Tidal flats are complex depositional environments that are highly sensitive to physical processes of sedimentation, sea-level changes, biogenic activity, climate, and tectonism. Late Paleozoic eustatic sea-level rises caused the development of extensive epicontinental seas over the cratonic USA midcontinent (Moore, 1964; Heckel, 1977; Ross and Ross, 1987; Watney et al., 1989). Extensive Carboniferous-Permian coastlines were influenced by tides, allowing the formation of tidal-flat areas that are preserved within carbonate/siliciclastic cyclothems in the midcontinent. Paleogeographic reconstructions (Scotese and McKerrow, 1990) indicate that these cyclothems accumulated in an equatorial position.
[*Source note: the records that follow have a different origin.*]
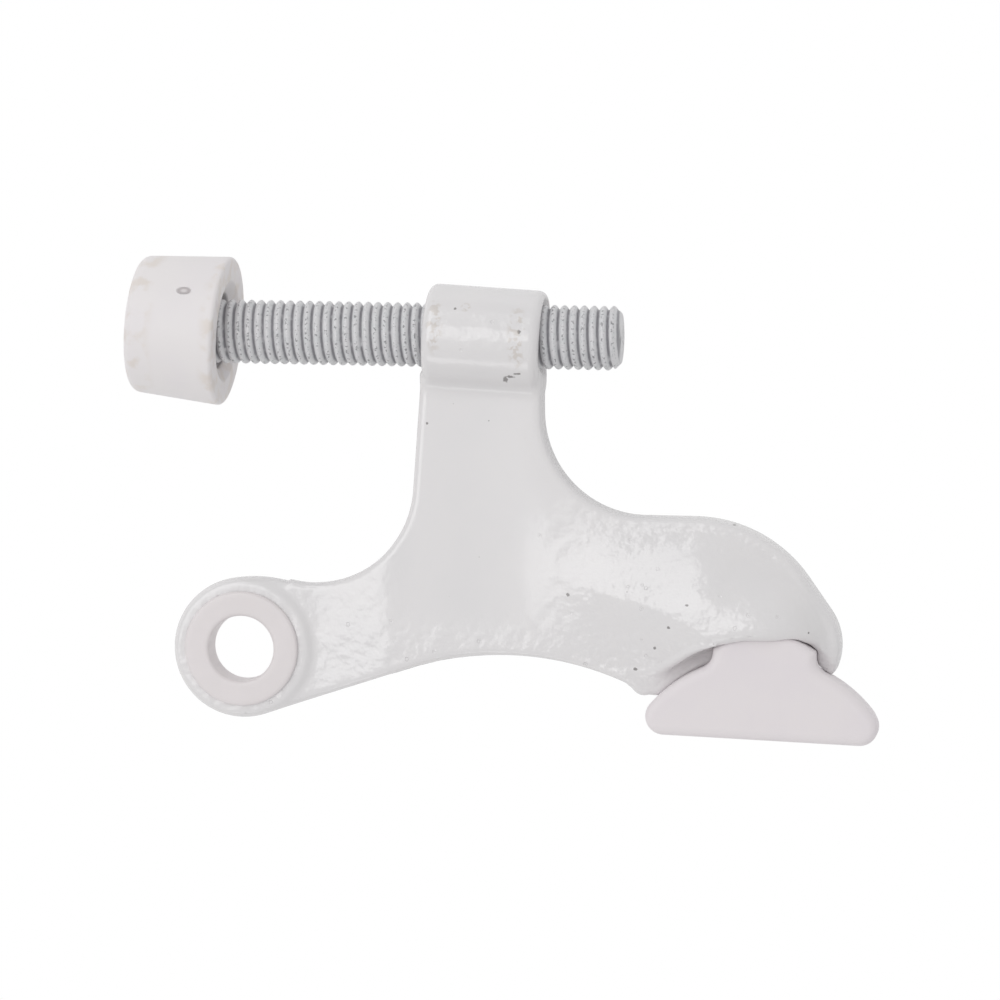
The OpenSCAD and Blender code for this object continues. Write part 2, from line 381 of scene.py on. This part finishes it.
def pad_field():
    tip_x = PAD_W / 2 - PAD_TIP_R
    outline = Outline([
        (0, -PAD_CROWN_DROP, PAD_CROWN_R, PAD_CROWN_A, 180 - PAD_CROWN_A),
        (-tip_x, PAD_TIP_R, PAD_TIP_R, 180 - PAD_CROWN_A, 270),
        (tip_x, PAD_TIP_R, PAD_TIP_R, -90, PAD_CROWN_A),
    ])

    def field(x, y, z):
        side = smooth_min(outline(x, y), pad_neck(x, y), NECK_BLEND)
        drawn_in = PAD_DRAFT * np.maximum(PAD_T / 4 - z, 0)
        body = rounded_slab(side + drawn_in, np.abs(z) - PAD_T / 2, PAD_EDGE_R)
        return np.minimum(body, pad_stem(x, y, z))
    return field


def build_pad(step):
    margin = 3 * step
    low = np.array([-PAD_W / 2, 0, -PAD_T / 2]) - margin
    high = np.array([PAD_W / 2, STEM_TO, PAD_T / 2]) + margin
    made = mesh_from_field("door_pad_vinyl", pad_field(), low, high, step)
    up = -Vector(PAD_OUT)
    turn = Matrix((Vector((up.y, -up.x, 0)), up, Vector((0, 0, 1)))).transposed().to_4x4()
    made.matrix_world = Matrix.Translation(Vector(PAD_FACE) * MM) @ turn
    return stand_for(made, "arm", "door_pad")


# ------------------------------------------------------------------ the arm

EYE_R = -box("arm")[0][0]
# Half thicknesses of the eye, of the root of the arm beside it, and of the web
EYE_HALF, ROOT_HALF, WEB_HALF = 1.8, 1.2, 2.2
# The eye gives way to the root between these distances from the pin, and the root to the web between
# these places along X
EYE_STEP = (EYE_R - 0.75, EYE_R + 0.55)
TAPER_X = (9, 19.5)
WEB_EDGE_R = 0.8

# The outline. A neck carries the boss, and leans a little where it meets the left hollow.
NECK_X = (23, 37.8)
NECK_TOP = SCREW_Y - 1
NECK_LEAN = 2.85
HOLLOW_LEFT = (8.9, 21.46, 13)
HOLLOW_RIGHT = (51.1, 30.9, 13.1)
# The crown of the arm over the eye touches the eye and the left hollow
CROWN_C = (1.63, -8.55)
# Under the eye a straight line rises at this angle for this length, and an arch follows it
UNDER_RISE, UNDER_L = 19.1, 19.95
ARCH_R, ARCH_END = 38, 66.5
TOE = (51.5, -2.95, 1.6, 205, 290)
# The saddle follows the pad's crown, just inside it
SADDLE_INTO_PAD = 0.4
SADDLE_SPAN = (135, 62)
NOSE = (68.6, 2.2, 7.4, -28, 36)
SHOULDER = (57.6, 0.4, 17.4, 36, 90)


def angle(a, b):
    return math.degrees(math.atan2(b[1] - a[1], b[0] - a[0]))


def arm_outline():
    """Arcs of the arm seen along the hinge pin, anticlockwise: from the neck by the eye to the arch, the
    toe and the saddle over the pad, and the nose up to the neck."""
    rise = math.radians(UNDER_RISE)
    crown_r = math.hypot(*CROWN_C) + EYE_R
    to_hollow = angle(CROWN_C, HOLLOW_LEFT)
    to_eye = angle(CROWN_C, (0, 0))
    line_end = (EYE_R * math.sin(rise) + UNDER_L * math.cos(rise),
                -EYE_R * math.cos(rise) + UNDER_L * math.sin(rise))
    arch_c = (line_end[0] + ARCH_R * math.sin(rise), line_end[1] - ARCH_R * math.cos(rise))
    pad_crown = PAD_FACE + PAD_CROWN_DROP * PAD_OUT
    left = [
        (NECK_X[0], NECK_TOP, 0, 0, 0),
        HOLLOW_LEFT + (-NECK_LEAN, to_hollow - 180),
        CROWN_C + (crown_r, to_hollow, to_eye),
        (0, 0, EYE_R, to_eye, 270 + UNDER_RISE),
        arch_c + (ARCH_R, 90 + UNDER_RISE, ARCH_END),
    ]
    saddle = [TOE, (pad_crown[0], pad_crown[1], PAD_CROWN_R - SADDLE_INTO_PAD) + SADDLE_SPAN]
    right = [NOSE, SHOULDER, HOLLOW_RIGHT + (270, 180), (NECK_X[1], NECK_TOP, 0, 0, 0)]
    return left, saddle, right


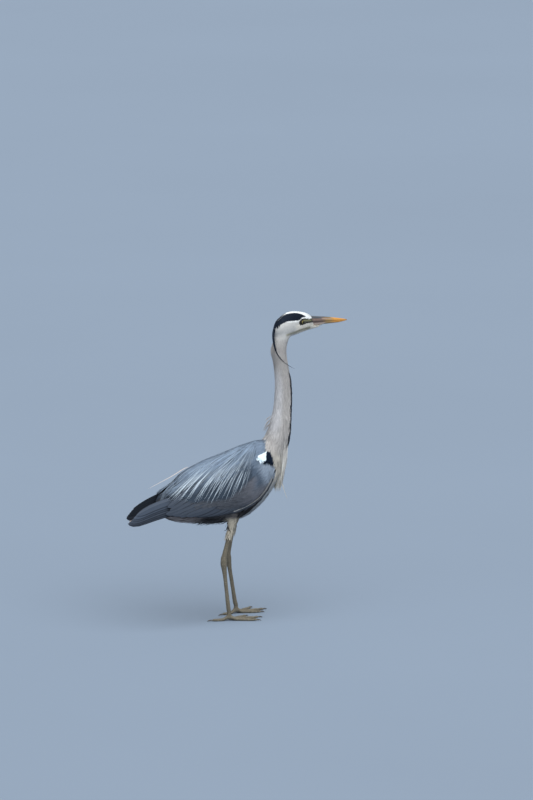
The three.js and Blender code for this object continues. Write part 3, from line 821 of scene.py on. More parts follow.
# ---- Head plumage: sleek feathers like scales, shortest round the bill and eyes, longer over the
# nape, laid back from the bill; lores and lids stay bare. All the bird's feathers are closed vanes
# with a raised middle, laid from their roots over the skin along the lie of the plumage. ----
LIE = np.array([  # x, z, and the way feathers point there
    (255, 765, -1, .05), (240, 785, -.9, .3), (215, 793, -1, -.02), (190, 790, -.95, -.25),
    (165, 775, -.7, -.7), (152, 755, -.3, -.95), (235, 745, -.98, -.15), (210, 750, -.85, -.5),
    (190, 740, -.5, -.85), (180, 765, -.75, -.65), (150, 720, -.05, -1), (188, 715, -.15, -1),
    (150, 690, 0, -1), (188, 680, .05, -1), (155, 640, .15, -1), (196, 640, .1, -1),
    (152, 590, 0, -1), (200, 590, 0, -1), (148, 545, -.1, -1), (200, 540, -.05, -1),
    (138, 505, -.15, -.98), (198, 495, -.1, -1), (128, 480, -.2, -.98), (105, 466, -.95, -.3),
    (126, 455, -.2, -.98),
    (160, 470, -.2, -.98), (190, 450, -.15, -1), (175, 410, -.15, -1), (150, 430, -.25, -.97),
    (130, 440, -.45, -.9), (80, 460, -.95, -.3), (90, 440, -.75, -.65), (110, 400, -.8, -.6),
    (165, 375, -.35, -.94), (145, 340, -.6, -.8), (115, 305, -.8, -.55), (75, 275, -.95, -.3),
    (30, 262, -1, -.05), (-30, 258, -1, 0), (-100, 262, -1, 0), (-170, 285, -.98, .1),
    (60, 330, -.95, -.3), (0, 310, -1, -.15), (-60, 305, -.98, -.2), (-120, 310, -.96, -.28),
    (-180, 315, -.95, -.3), (0, 435, -.93, -.36), (-60, 418, -.93, -.36), (-120, 390, -.9, -.43),
    (12, 238, -.27, -.96), (55, 238, -.22, -.97), (5, 222, -.27, -.96), (50, 222, -.22, -.97),
])
SPINE = np.array([(384, 33, 754), (300, 22, 757), (205, 12, 763), (172, 8, 725), (170, 7, 690),
                  (174, 4, 634), (176, 2, 570), (168, 0, 507), (140, 0, 440), (100, 0, 390),
                  (40, 0, 350), (-60, 0, 340), (-160, 0, 318), (-290, 0, 278)], float)
NARROW = np.array([(-1, 0), (0, 1), (1, 0), (0, -0.6)])
BROAD = np.array([(-1, 0), (-.5, .55), (-.09, .8), (0, 1.5), (.09, .8), (.5, .55),
                  (1, 0), (.5, -.35), (0, -.7), (-.5, -.35)])
ROUNDED = np.array([(0, .5), (.3, .88), (.58, 1), (.8, .86), (.94, .5), (1, 0)])
SHORT = np.array([(0, .6), (.45, 1), (.8, .8), (1, 0)])
LANCE = np.array([(0, .5), (.18, .85), (.38, 1), (.58, .92), (.76, .66), (.9, .34), (1, 0)])
QUILL = np.array([(0, .5), (.12, .8), (.26, .95), (.42, 1), (.58, 1), (.72, .97), (.84, .88),
                  (.93, .66), (.98, .36), (1, 0)])
PATCH = 0.003


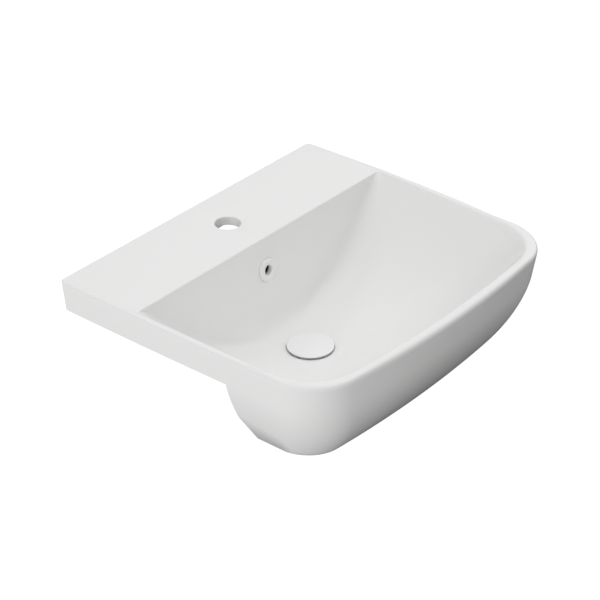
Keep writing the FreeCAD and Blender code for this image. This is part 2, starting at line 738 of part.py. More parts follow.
if __name__ == "__main__":
    os.makedirs("parts", exist_ok=True)
    parts = {
        "basin_body": build_basin_body,
        "overflow_ring": build_overflow_ring,
        "waste_body": build_waste_body,
        "flange_seal": build_flange_seal,
        "cone_seal": build_cone_seal,
        "slip_washer": build_slip_washer,
        "backnut": build_backnut,
        "latch_housing": build_latch_housing,
        "latch_collar": build_latch_collar,
        "latch_rotor": build_latch_rotor,
        "plunger": build_plunger,
        "return_spring": build_return_spring,
        "plug_carrier": build_plug_carrier,
        "plug_seal": build_plug_seal,
        "plug_cap": build_plug_cap,
    }
    for name, build in parts.items():
        build().exportStep(f"parts/{name}.step")
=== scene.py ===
import bisect
import math

import bmesh
import bpy
from mathutils import Matrix, Vector


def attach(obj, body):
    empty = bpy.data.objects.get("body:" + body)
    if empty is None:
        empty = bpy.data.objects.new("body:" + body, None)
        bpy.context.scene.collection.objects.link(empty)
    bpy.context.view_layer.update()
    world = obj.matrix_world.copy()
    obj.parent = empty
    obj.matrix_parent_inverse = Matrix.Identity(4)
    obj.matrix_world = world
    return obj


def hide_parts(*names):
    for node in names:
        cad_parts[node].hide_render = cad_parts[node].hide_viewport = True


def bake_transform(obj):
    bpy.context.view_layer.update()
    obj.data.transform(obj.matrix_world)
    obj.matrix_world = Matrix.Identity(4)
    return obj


# A semi recessed wash basin of glazed ceramic with its overflow ring and push-button waste.
# X runs along the wall, +Y points into the wall and Z points up from the worktop. The shapes
# are worked out in millimetres, with depths measured down from the ledge, and made in metres.
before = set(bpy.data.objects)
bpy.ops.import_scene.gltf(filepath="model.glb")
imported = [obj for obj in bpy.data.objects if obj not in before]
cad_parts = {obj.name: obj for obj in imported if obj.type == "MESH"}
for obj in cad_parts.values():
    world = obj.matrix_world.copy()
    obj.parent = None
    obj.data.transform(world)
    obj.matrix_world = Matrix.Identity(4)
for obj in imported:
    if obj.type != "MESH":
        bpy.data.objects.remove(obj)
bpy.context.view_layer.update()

MM = 0.001

# ---- Rim, apron and ledge ----
BASIN_WIDTH = 500.0
SIDE_BOW = 3.0
BASIN_DEPTH = 435.0
WIDEST_FROM_WALL = 230.0
FRONT_BOW_RADIUS = 1620.0
RIM_CORNER_RADIUS = 71.0
WALL_CORNER_RADIUS = 6.0
APRON_HEIGHT = 45.0
APRON_DRAFT = 5.6
APRON_WALL = 12.0
LEDGE_THICKNESS = 12.6
RIM_DROP = 6.0
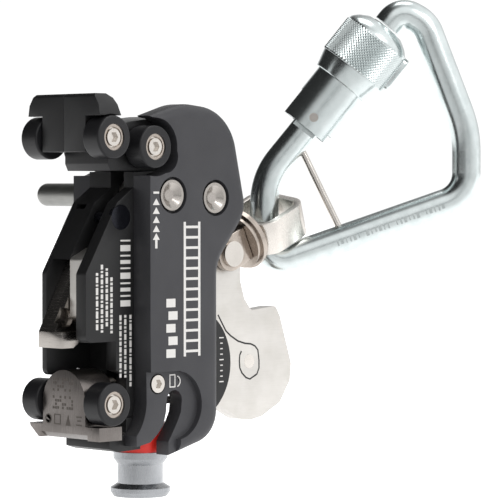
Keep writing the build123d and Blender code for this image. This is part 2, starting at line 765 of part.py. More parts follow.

At the Waverly trace-fossil locality, in eastern Kansas (fig. 1), tidal-flat deposits occur within the Stull Shale Member of the Kanwaka Shale, Shawnee Group (Virgilian, Upper Pennsylvanian) (fig. 2). These deposits display a suite of associated physical and biogenic sedimentary structures that provide valuable insights into the paleoecological and depositional dynamics of this ancient equatorial tidal flat. Trace fossils are exceptionally diverse, abundant, and well preserved in this facies, comprising 41 different ichnotaxa. Sandstones exposed in the lower part of the succession display bedding planes densely covered with trace fossils. Associated physical sedimentary structures (e.g., wave ripples, wrinkle marks, flat-top ripples, flaser and wavy bedding) indicate deposition in a very shallow, tidal flat. Higher in the exposure, biogenic structures are represented only by large arthropod trackways preserved at the top of a channel-fill sandstone body.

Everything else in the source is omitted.